Key Takeaways
- NVIDIA and Lilly will jointly invest up to $1 billion in AI research to develop biomedical-based models and scale AI across the pharmaceutical business.
- The lab will accelerate experiments and molecular discoveries by connecting wet and dry laboratories in a continuous AI learning loop.
Share this article
NVIDIA and Eli Lilly announced a joint AI Co-Innovation Lab and invested up to $1 billion over five years to accelerate drug discovery and pharmaceutical innovation.
Located in South San Francisco, the lab combines Lilly’s pharmaceutical R&D expertise with NVIDIA’s AI and computing infrastructure to build next-generation foundational models using NVIDIA BioNeMo™.
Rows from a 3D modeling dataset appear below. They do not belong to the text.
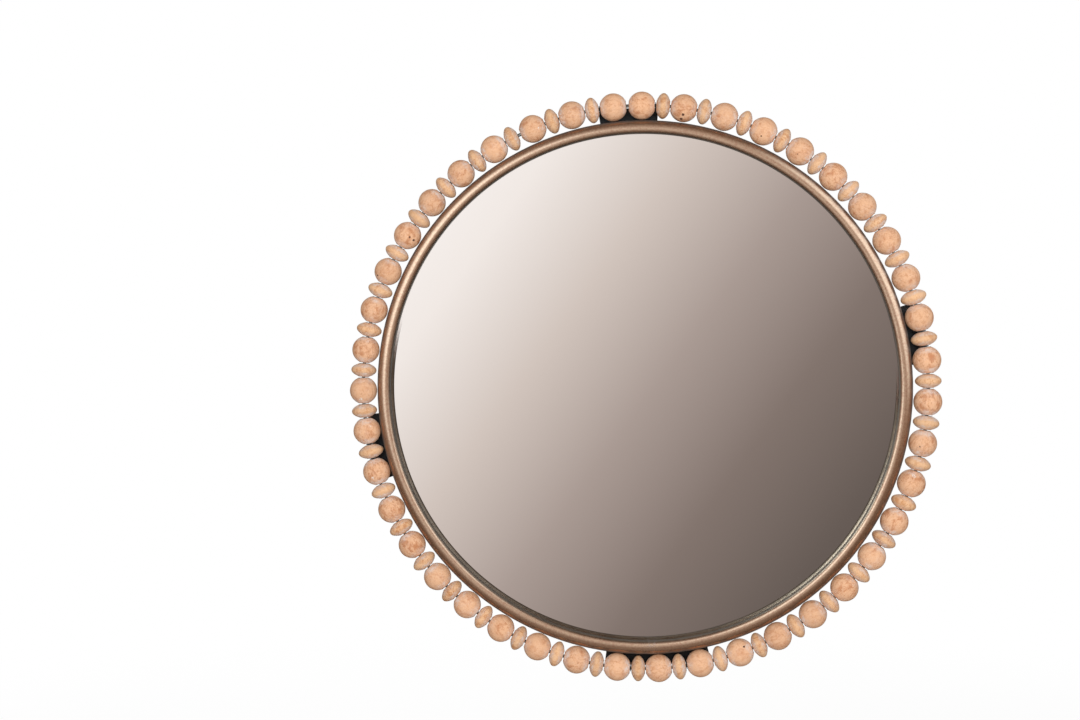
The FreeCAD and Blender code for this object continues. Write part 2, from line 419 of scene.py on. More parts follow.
def bead_tree():
    """Geometry Nodes that turn a bead's outline round its axis and thread one on each point."""
    tree, net, given, result = new_group("Threaded beads", "GeometryNodeTree", {
        "Geometry": SHAPE, "Radius": FLOAT, "Half Length": FLOAT, "Outline Width": FLOAT,
        "Outline Power": FLOAT, "Edge": FLOAT, "Bore": FLOAT, "Mouth": FLOAT, "Around": COUNT,
        "Rows": COUNT, "Unevenness": FLOAT, "Material": FINISH}, {"Geometry": SHAPE})
    half = given["Half Length"]
    edge = given["Edge"]
    bore = given["Bore"]
    mouth = given["Mouth"]
    rows = given["Rows"]
    last_row = net.minus(rows, 1.0)
    end = net.minus(half, edge)
    depth_of_mouth = net.minus(mouth, bore)

    def radius_at(along):
        share = net.over(along, given["Outline Width"])
        left = net.calc("MAXIMUM", net.minus(1.0, net.product(share, share)), 0.0)
        return net.product(given["Radius"], net.calc("POWER", left, given["Outline Power"]))

    flat = radius_at(end)
    flat_inside = net.minus(flat, edge)
    inner = net.minus(half, depth_of_mouth)
    back = [net.product(length, -1.0) for length in (inner, half, end)]
    corners = [(half, flat_inside), (half, mouth), (inner, bore), (back[0], bore),
               (back[1], mouth), (back[1], flat_inside), (back[2], flat)]
    grid = net.add("GeometryNodeMeshGrid", {
        "Size X": 1.0, "Size Y": 1.0, "Vertices X": net.plus(given["Around"], 1.0),
        "Vertices Y": net.plus(rows, float(len(corners)))})
    across = net.parts(net.add("GeometryNodeInputPosition").outputs[0])
    angle = net.product(net.plus(across[0], 0.5), TURN)
    row_count = net.plus(last_row, float(len(corners)))
    row = net.calc("ROUND", net.product(net.plus(across[1], 0.5), row_count))
    share = net.calc("MINIMUM", net.over(row, last_row), 1.0)
    sweep = net.calc("COSINE", net.product(share, math.pi))
    along = net.product(sweep, end, -1.0)
    switch = net.add("GeometryNodeIndexSwitch", data_type="VECTOR")
    while len(switch.index_switch_items) <= len(corners):
        switch.index_switch_items.new()
    outline = [(along, radius_at(along))] + corners
    for i, (x, r) in enumerate(outline):
        net.tree.links.new(net.joined(x, r), switch.inputs[i + 1])
    past = net.calc("MAXIMUM", net.minus(row, last_row), 0.0)
    net.tree.links.new(past, switch.inputs[0])
    chosen = net.parts(switch.outputs[0])
    turned_y = net.product(chosen[1], net.calc("SINE", angle), -1.0)
    turned_z = net.product(chosen[1], net.calc("COSINE", angle))
    shaped = net.add("GeometryNodeSetPosition", {
        "Geometry": grid.outputs["Mesh"], "Position": net.joined(chosen[0], turned_y, turned_z)})
    closed = net.add("GeometryNodeMergeByDistance", {"Geometry": shaped.outputs[0],
                                                     "Distance": SAME_POINT})
    turned = net.add("GeometryNodeStoreNamedAttribute", {
        "Geometry": closed.outputs[0], "Name": "turned",
        "Value": net.add("GeometryNodeInputPosition").outputs[0]}, data_type="FLOAT_VECTOR")
    seat = net.add("FunctionNodeEulerToRotation", {
        0: net.joined(net.named("spin"), net.named("angle"), 0.0)})
    threaded = net.add("GeometryNodeInstanceOnPoints", {
        "Points": given["Geometry"], "Instance": turned.outputs[0], "Rotation": seat.outputs[0]})
    real = net.add("GeometryNodeRealizeInstances", {"Geometry": threaded.outputs[0]})
    local = net.vector("ADD", net.named("turned", "FLOAT_VECTOR"),
                       net.joined(net.named("seed"), 0.0, 0.0))
    stray = net.product(net.noise(local, 90.0, 1.0), given["Unevenness"], -1.0)
    normal = net.add("GeometryNodeInputNormal").outputs[0]
    inwards = net.add("ShaderNodeVectorMath", {0: normal, "Scale": stray}, operation="SCALE")
    uneven = net.add("GeometryNodeSetPosition", {"Geometry": real.outputs[0],
                                                 "Offset": inwards.outputs[0]})
    finish_surface(net, uneven.outputs[0], given["Material"], result[0])
    return tree


def finish_surface(net, shape, finish, result):
    """Smooth shading but for sharp edges, and the finish."""
    sharp = net.calc("GREATER_THAN", net.add("GeometryNodeInputMeshEdgeAngle").outputs[0],
                     SHARP_ANGLE)
    smooth = net.add("GeometryNodeSetShadeSmooth", {"Geometry": shape, "Shade Smooth": True},
                     domain="FACE")
    creased = net.add("GeometryNodeSetShadeSmooth", {
        "Geometry": smooth.outputs[0], "Selection": sharp, "Shade Smooth": False}, domain="EDGE")
    made = net.add("GeometryNodeSetMaterial", {"Geometry": creased.outputs[0],
                                               "Material": finish})
    net.tree.links.new(made.outputs[0], result)


def weld_share(net, turn, circle, width):
    """1 at the weld, fading out with the distance along the ring."""
    chord = net.product(net.calc("SINE", net.product(turn, 0.5)), circle, 2.0)
    near = net.over(chord, width)
    return net.calc("EXPONENT", net.product(near, near, -1.0)), chord


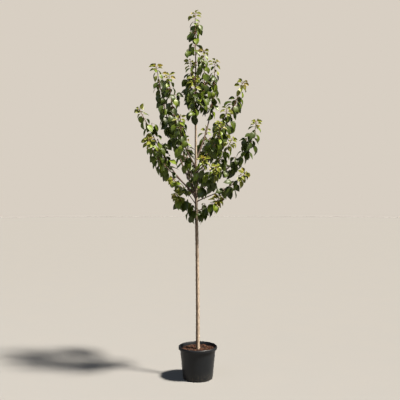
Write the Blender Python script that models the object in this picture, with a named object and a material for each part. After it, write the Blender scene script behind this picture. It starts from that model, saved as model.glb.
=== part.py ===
"""A young broadleaf tree in a round nursery pot, as named solids.

The pot stands on its flat underside at the origin, with +Z up and -Y towards the viewer. A straight
trunk rises from the compost to a leader, and slender boughs leave it at about half its height. Each
bough carries one mass of foliage: a leafy stem with side twigs, whose leaves hang from their stalks.
"""

import math
import random

import bmesh
import bpy
import numpy as np
from mathutils import Matrix, Vector
from mathutils.bvhtree import BVHTree

# ---------------------------------------------------------------- driving dimensions, in metres

CLEAR = 0.0003  # the gap that touching pieces keep

POT_HEIGHT = 0.232
POT_BASE_RADIUS = 0.107
POT_WALL_RADIUS = 0.128  # the wall where it meets the lip
POT_LIP_RADIUS = 0.140
POT_LIP_DROP = 0.019  # how far the lip's edge hangs below the top of the pot
POT_WALL = 0.0026
POT_FLOOR = 0.004
POT_SIDES = 36
DRAIN_HOLES = 8
DRAIN_RADIUS = 0.0065
DRAIN_RING = 0.078
DRAIN_SIDES = 8

SOIL_TOP = 0.209
SOIL_LUMP = 0.0035
SOIL_SEAT = 0.030  # the flat patch that the trunk stands on
SOIL_RINGS = 4

TRUNK_BASE_RADIUS = 0.0138
TRUNK_TOP = 2.36
TRUNK_TOP_RADIUS = 0.0034
TRUNK_LEAN = -0.021  # how far the leader stands to the left of the trunk's foot
TRUNK_WANDER = 0.0025
TRUNK_SIDES = 12
FLARE_HEIGHT = 0.055
FLARE_EXTRA = 0.003
FLARE_LOBES = 5

TWIG_TIP_RADIUS = 0.0014
TWIG_SWELL = 0.0060  # what a metre of growth beyond a point adds to its radius
TWIG_POWER = 0.8
BOUGH_SIDES = 6
STEM_STEP = 0.045
CURVE_PULL = 0.36  # how strongly a bough keeps the direction of its two ends

LEAF_LENGTH = 0.098  # stalk and blade together
LEAF_WIDTH = 0.056
LEAF_THICKNESS = 0.0026  # over the midrib
LEAF_BELLY = 0.60  # where along its length a leaf is widest
STALK_RADIUS = 0.0006
STALK_SHARE = 0.12  # the part next to the stem that may lie among other leaves
LEAF_SPACING = 0.036
LEAF_TURN = math.radians(137.5)
LEAF_TRIES = 8
TURN_STEP = 0.5  # how far round its stem a leaf moves when its place is taken
LEAF_DROOP = (0.9, 2.4)  # how steeply old leaves hang, as drop over reach
LEAF_ROLL = 1.0
YOUNG_LENGTH = 0.10  # the end of a shoot whose leaves are still growing
YOUNG_SHARE = 0.3  # and the most of a short shoot that it takes up
YOUNG_SIZE = 0.5
YOUNG_CROWDING = 0.55
TWIG_SPACING = 0.095
TWIG_REACH = (0.030, 0.058)
TWIG_AHEAD = 0.7  # how far a side twig leans along its stem
TWIG_LIFT = 0.15
TWIG_SAG = 0.05
TWIG_LEAF_SPACING = 0.020
SPRAY_LEAF_SPACING = 0.011
SPACE_RADIUS = 0.130  # a mass keeps this near its own shoot
SPACE_SHARED = 0.020  # how much nearer to another limb a leaf may hang
LINE_PARTS = 6  # how finely the space looks at each step of a limb


class Shoot:
    """A bough and the mass of foliage that it carries, on one curve from the trunk to its tip."""

    def __init__(self, name, start, top, reach, heading, crotch, lean, bare, spacing=LEAF_SPACING):
        self.name = name
        self.start = start  # height on the trunk
        self.top = top  # height of the tip
        self.reach = reach  # tip's distance from the trunk, seen from above
        self.heading = math.radians(heading)  # 0 is right, 90 is away from the viewer
        self.crotch = math.radians(crotch)  # angle between bough and trunk
        self.lean = math.radians(lean)  # angle of the tip from upright
        self.bare = bare  # share of its length without leaves
        self.spacing = spacing  # between its leaves


SHOOTS = [
    Shoot("left_low", 1.195, 1.326, 0.170, -150, 56, 58, 0.40, 0.013),
    Shoot("right_low", 1.205, 1.298, 0.172, -21, 74, 30, 0.35, 0.015),
    Shoot("left_short", 1.245, 1.441, 0.181, -163, 30, 46, 0.45, 0.015),
    Shoot("back_low", 1.258, 1.504, 0.362, 96, 62, 30, 0.40, 0.028),
    Shoot("right_arm", 1.272, 1.473, 0.365, -19, 66, 42, 0.45, 0.020),
    Shoot("left_drop", 1.288, 1.708, 0.387, -148, 34, 16, 0.46, 0.020),
    Shoot("front_mid", 1.302, 1.506, 0.296, -62, 60, 40, 0.28, 0.020),
    Shoot("front_right", 1.320, 1.700, 0.326, -41, 40, 32, 0.36, 0.026),
    Shoot("left_wide", 1.324, 1.924, 0.413, -166, 54, 30, 0.40, 0.026),
    Shoot("left_tall", 1.335, 2.265, 0.301, 168, 30, 12, 0.36, 0.026),
    Shoot("right_wide", 1.345, 1.843, 0.431, -10, 54, 2, 0.34, 0.026),
    Shoot("back_left", 1.354, 1.769, 0.350, 104, 52, 15, 0.36),
    Shoot("front_low", 1.368, 1.564, 0.301, -80, 62, 20, 0.33, 0.022),
    Shoot("right_tall", 1.400, 2.156, 0.360, 16, 30, 20, 0.30, 0.026),
    Shoot("left_inner", 1.400, 1.850, 0.283, -112, 76, 2, 0.36, 0.030),
    Shoot("back_right", 1.436, 1.845, 0.329, 77, 50, 12, 0.40),
    Shoot("front_upper", 1.480, 1.797, 0.306, -56, 68, 18, 0.36, 0.030),
    Shoot("right_mid", 1.500, 1.922, 0.265, -35, 44, 12, 0.30, 0.030),
    Shoot("left_second", 1.520, 2.166, 0.221, -148, 36, 2, 0.30, 0.026),
    Shoot("right_back", 1.573, 2.316, 0.185, 40, 30, 2, 0.46, 0.030),
    Shoot("upper_front", 1.820, 2.145, 0.085, -95, 40, 4, 0.18, 0.028),
    Shoot("upper_right", 1.880, 2.357, 0.067, -28, 34, 2, 0.16, 0.028),
    Shoot("upper_left", 1.900, 2.283, 0.041, 160, 30, 10, 0.16, 0.028),
]

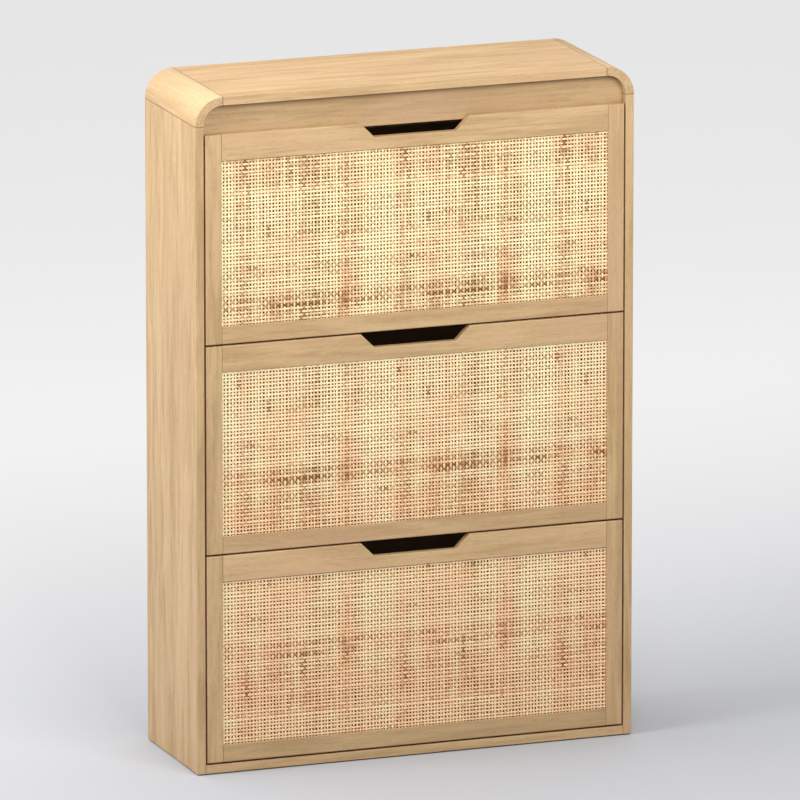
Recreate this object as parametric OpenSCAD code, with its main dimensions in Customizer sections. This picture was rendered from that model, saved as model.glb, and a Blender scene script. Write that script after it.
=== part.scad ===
// Shoe cabinet with three tip-out doors, one above the other. Millimetres, +Z up.
// The origin is the middle of the footprint on the floor, and the doors face -Y.

/* [Cabinet] */
// overall width
body_w = 800; // [700:10:900]
// overall depth
body_d = 260; // [240:5:300]
// overall height, glides included
body_h = 1190; // [1100:5:1300]
// thickness of every carcass board
panel_t = 15; // [12:1:19]
// outer radius of the two rounded top corners
corner_r = 50; // [40:1:70]
// height of the plastic glides under the sides
glide_h = 2; // [2:1:4]
// how far the header panel sits behind the door fronts
header_set = 17.5; // [16:0.5:25]
// lower edge of the header, measured down from the underside of the top
header_h = 60; // [50:1:80]
// height of the wall rail behind the top door
wall_rail_h = 70; // [60:5:100]

/* [Doors] */
// door width
door_w = 764; // [664:2:864]
// door height
door_h = 366; // [340:1:400]
// door thickness
door_t = 15; // [12:1:18]
// gap between doors and around them
door_gap = 3; // [2:0.5:4]
// width of the stiles
stile_w = 29; // [25:1:45]
// height of the top rail
top_rail_h = 46; // [40:1:70]
// height of the bottom rail
bottom_rail_h = 31; // [25:1:50]
// width of the finger notch at its mouth
notch_w = 200; // [120:5:240]
// depth of the finger notch
notch_d = 25; // [18:1:30]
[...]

This initiative will co-locate domain scientists and AI engineers to build a continuous learning system that connects Lilly’s wet and dry labs for 24/7 AI-enabled experiments. The goal is to use large-scale data and computing to shorten drug development cycles and improve molecular identification and validation.
NVIDIA founder Jensen Huang called the lab a “blueprint for drug discovery” that will help scientists explore the vast chemical space in silico. Lilly CEO David Ricks said the partnership allows the company to “reinvent drug discovery” by combining Lilly’s proprietary data with NVIDIA’s model-building capabilities.
This collaboration expands on Lilly’s previous investments in AI, including the launch of an AI factory and supercomputer. The lab leverages the NVIDIA Vera Rubin architecture and uses digital twins, robotics, and agent AI to optimize manufacturing, supply chain, and clinical operations.
Lilly’s TuneLab platform integrates the NVIDIA Clara™ open foundation model for biotech partners, while NVIDIA’s Inception program supports ecosystem startups with access to computational and technical guidance.